The big muffin

Every morn­ing I make this “cer­eal” which ends up look­ing like a gi­ant muffin. I’ve got the pro­ced­ure down pat so that it doesn’t take long to make it but I’m al­ways amazed at how in­volved it is.

I make it in a big 4 cup Pyr­ex meas­ur­ing cup. It has straight sides. Most of the fol­low­ing in­gredi­ents are meas­ured by weight; I have a di­git­al scale which I love. I set it on grams be­cause that’s more ac­cur­ate than ounces.

First I put in the fruit fla­vor­ings; 70 grams of frozen fruit juice. I’m bor­der­line dia­bet­ic so I only use the ones that don’t have any ad­ded sweeten­er, for ex­ample, pine­apple juice or apple juice. Next is 1 tea­spoon of some li­quid fruit fla­vor­ing or ex­tract; I cycle through lem­on ex­tract, or­ange ex­tract, and ras­berry fla­vor­ing. All are nat­ur­al; my form­at­ive years were dur­ing the late 60s and early 70s when we learned to shun any­thing ar­ti­fi­cial. Next is 30-40 grams of re­con­sti­t­uted lime juice.

Stir that a bit.

Next are the spices. All are 1/4 tea­spoon. Ground all­spice. Ginger. Nut­meg. Car­damom. Ground cloves. I was sur­prised to dis­cov­er that cin­na­mon al­ters the over­all fla­vor in a vague and un­pleas­ant way so I’ve stopped us­ing it.

Next are the “white” grains. It used to be all oat­meal but my loc­al health food store had some ground bar­ley; it looks like cream of rice. 20+ grams of each. After the bar­ley is gone it will be 40 grams of oat­meal be­cause it looks like they’re not go­ing to keep car­ry­ing the ground bar­ley.

Next are the “jars;” I have these Ma­son jars of in­gredi­ents that I keep in the freez­er. Un­sweetened coconut; 2 ta­ble­spoons. Rice bran; 2 ta­ble­spoons. Dulse sea­weed; 1/4 tea­spoon. You have to be care­ful with sea­weed; too much and it gives an un­pleas­ant metal­lic fla­vor. Ground flax seed; 1 ta­ble­spoon. Cur­rants; 2 ta­ble­spoons. They’re like tiny rais­ins.

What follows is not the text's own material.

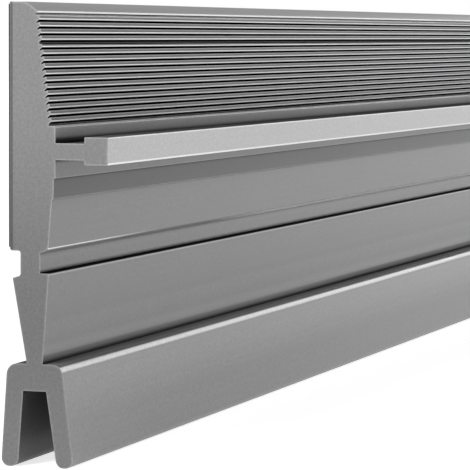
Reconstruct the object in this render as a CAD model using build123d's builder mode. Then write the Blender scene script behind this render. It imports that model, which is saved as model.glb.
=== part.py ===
from build123d import *
import math
import os

os.makedirs("parts", exist_ok=True)

# All lengths are millimetres and all angles degrees. The section is drawn as seen from the strip's
# near end: the flat back is at zero, the first coordinate grows forward to the fin and the second
# grows up from the floor.

# Whole strip
strip_length = 1000.0
strip_height = 45.0

# Foot with two splayed legs
foot_height = 10.05
foot_top_width = 5.62
foot_overhang = 0.32
shoulder_radius = 1.1
leg_tip_radius = 0.8
channel_height = 7.4
channel_top_width = 2.4
rear_leg_outer_splay = 3.8
rear_leg_inner_splay = 4.3
front_leg_outer_splay = 7.2
front_leg_inner_splay = 8.4

# Wedge that stands on the foot by a narrow neck
wedge_height = 8.8
neck_setback = 1.72
neck_width = 1.62
wedge_rear_setback = 0.26
wedge_rear_drop = 0.5
wedge_front_reach = 3.98

# Thin web that hinges the wedge under the block
web_height = 2.15
web_setback = 1.07
web_width = 2.02
web_foot_drop = 0.25
web_radius = 0.25
notch_roof_drop = 0.23
nose_rise = 0.42

# Block that lies against the door
top_flat_depth = 1.48
bevel_depth = 1.48
bevel_drop = 1.02
bevel_bulge = 0.07
block_top_radius = 0.1
block_bottom_radius = 0.25
block_nose_radius = 0.2
band_front = 4.68
band_drop = 16.97
upper_step = 0.16
middle_band_height = 1.95
middle_band_taper = 0.07
lower_step = 0.14
lower_step_drop = 0.1
nose_front = 3.92

# Ribs of the sloping upper front, with a slanted slot under each lip
slot_count = 17
slot_pitch = 0.65
rib_slope = 0.126
slot_depth = 0.3
slot_opening = 0.26
slot_drop = 0.28
slot_tip_width = 0.12
first_slot_drop = 0.12
wide_slot = 5
wide_slot_opening = 0.5
wide_slot_extra_pitch = 0.05
ledge_drop = 0.55
lip_radius = 0.17
tooth_radius = 0.04
band_corner_radius = 0.1

# Fin: a stem that carries a thicker head
fin_below_top = 14.37
stem_thickness = 1.62
stem_length = 3.0
head_rise = 0.08
head_thickness = 2.68
head_length = 2.42
head_face_lean = 0.07
head_front_radius = 0.15
head_rear_radius = 0.1

# Adhesive tape on the flat back
tape_thickness = 0.12
tape_edge_gap = 0.1


def slot_corners(number):
    """Lip, upper tip, lower tip and tooth of one slot, counted from the top."""
    below_lip = (number - 1) * slot_pitch
    if number > wide_slot:
        below_lip += wide_slot_extra_pitch
    opening = wide_slot_opening if number == wide_slot else slot_opening
    drop = first_slot_drop if number == 1 else slot_drop
    front = top_flat_depth + bevel_depth + below_lip * rib_slope
    height = strip_height - bevel_drop - below_lip
    return [
        (front, height),
        (front - slot_depth, height - drop),
        (front - slot_depth, height - drop - slot_tip_width),
        (front + opening * rib_slope, height - opening),
    ]


def spread(height, splay):
    """Sideways reach of a splayed leg face over a height."""
    return height * math.tan(math.radians(splay))


def round_off(points, radius):
    """Round the corners of the current section that lie at the given points."""
    corners = [section.vertices().sort_by_distance((x, y, 0))[0] for x, y in points]
    fillet(corners, radius)


# Heights of the joints between the block, web, wedge and foot
wedge_top = foot_height + wedge_height
block_bottom = wedge_top + web_height
notch_roof = block_bottom - notch_roof_drop
band_bottom = strip_height - band_drop

# Corners of the block, web and wedge
slots = [slot_corners(number) for number in range(1, slot_count + 1)]
first_lip = slots[0][0]
last_lip = slots[-1][0]
rib_outline = [corner for slot in slots for corner in slot][:-1]
band_corner = (band_front, last_lip[1] - ledge_drop)
middle_band_front = band_front - upper_step
middle_band_bottom = band_bottom - middle_band_height
panel_front = middle_band_front - middle_band_taper - lower_step
block_nose = (nose_front, notch_roof + nose_rise)
web_front = web_setback + web_width
web_rear_foot = (web_setback, wedge_top - web_foot_drop)

# Corners of the foot
foot_front = foot_top_width - foot_overhang
channel_rear = neck_setback + (neck_width - channel_top_width) / 2
channel_front = channel_rear + channel_top_width
rear_heel = (-foot_overhang - spread(foot_height, rear_leg_outer_splay), 0)
front_toe = (foot_front + spread(foot_height, front_leg_outer_splay), 0)
rear_inner = (channel_rear - spread(channel_height, rear_leg_inner_splay), 0)
front_inner = (channel_front + spread(channel_height, front_leg_inner_splay), 0)

# Corners of the fin
stem_height = strip_height - fin_below_top
stem_front = band_front + stem_length
head_front = stem_front + head_length
head_top = stem_height + head_rise + head_thickness / 2
head_bottom = head_top - head_thickness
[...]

At this point out comes the elec­tric hand mix­er and it gets a good mix­ing.

Next is the wheat bran. Lots of it; that’s why the in­gredi­ents above are so nu­mer­ous; wheat bran tastes like ground card­board. I put in 4 ta­ble­spoons at a time, mix­ing with the mix­er after each batch, un­til I’ve put in 80 grams of wheat bran. Prob­ably about 10 heap­ing ta­ble­spoons. Since it’s semi dry it re­quires care­ful mix­ing.

Next is the milk, but not real dairy milk, I use un­sweetened soy milk; 240 grams. Soy milk isn’t very tasty so this is the only place I use it. Mix again thor­oughly with the mix­er. I then take a spat­ula and scrape the sides down and smooth the top and make it a nice dome shape.

Then it goes in­to the mi­crowave, covered. I put a pa­per tow­el over it and then a little plate. Without the pa­per tow­el the con­dens­a­tion on the plate drips back down.

The mi­crowave set­tings are quite weird; 3:33 minutes at high (level 10), then 5:55 minutes at level 5, then 5:55 minutes at level 4, then 5:55 minutes at level 3, then 7:77 minutes at level 2. I can only do 5 steps with my mi­crowave or I’d do an­oth­er one at level 1.

When I eat it I pour Blue Dia­mond al­mond milk on it. Again, un­sweetened but I cheat and put Spl­enda in it; 1 pack­et per cup of milk, or, in my case, 8 per big car­ton. The reg­u­lar sweetened al­mond milk is ex­cep­tion­ally tasty; the un­sweetened isn’t as good, but adding ar­ti­fi­cial sweeten­er to it makes it just as good.

An­oth­er thing to keep in mind is that there are two types of fiber; fiber that gives bulk and holds wa­ter, in this case wheat bran, and sol­uble fiber, in this case oat­meal (and I’m as­sum­ing the bar­ley as well). The bulk fiber is good for your gastrointest­in­al tract, while the sol­uble fiber en­cour­ages the ex­cre­tion of bad cho­les­ter­ol. And the oat­meal really im­proves the fla­vor and smooths the rough edges of the wheat bran; without it it’s rather harsh.

I also did some search­ing and from what I found oat bran really isn’t the bran of the oat seed. It’s also not any high­er any fiber than oat­meal.